Artículo originalmente publicado en El Diagonal
No soy indepe. Y no por una cuestión emocional o identitaria, sino por una cuestión material. Reconozco sentir algo de vergüenza ajena cuando ser indepe viene justificado por sentirse “muy no sé cuantos”. ¿Un conjunto de emociones encontradas son el motivo para levantar una nueva arquitectura de instituciones que intenten determinar, facilitar o reprimir decisiones comunes? Por el mismo motivo, me da pereza máxima el argumento del unionismo patrio que se apoya en el sentirse “muy no sé qué”. ¿En serio?¿una emoción, un Estado?. No hago parodia. Hay posiciones fundadas en argumentos random como “hay algo en la historia de España a la que me siento ligado y forma parte de mi” (dijo el ilustrador Juanjo Sáez) o en no querer “que me hagan elegir entre Miró y Velázquez” (dijo el político Iceta). Chispeante.

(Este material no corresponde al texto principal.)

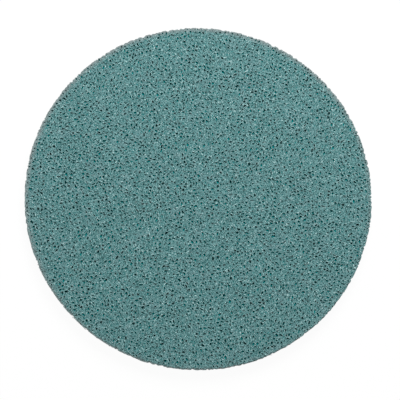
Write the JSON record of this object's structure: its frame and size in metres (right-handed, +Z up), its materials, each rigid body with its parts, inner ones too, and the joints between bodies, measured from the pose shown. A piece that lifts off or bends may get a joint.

Dejando atrás las guerras cultural-nacionales, mi principal problema es que nunca sé a qué libertad nos referimos cuando hablamos de la independencia de Catalunya. Sin ironía. No tengo ni idea. De ser un Estado, las dependencias de Catalunya serían como las de cualquier Estado europeo. Catalunya no es singular ni especial. ¿Lo es?. Casi diría que la intervención del aparato institucional catalán ha logrado erosionar algunas marcas de distinción catalanas. Más que hacerla especial, la han vulgarizado. Pienso, por ejemplo, en la insistente promoción institucional de una identidad cultural hegemónica muy particular que ha omitido el imaginario republicano y obrerista catalán. Las estructuras (culturales) del Estado (autonómico) ya han producido pérdidas de diversidad. Ni te cuento lo que harán unas “estructures d’Estat” que dependan de ese rumbo institucional.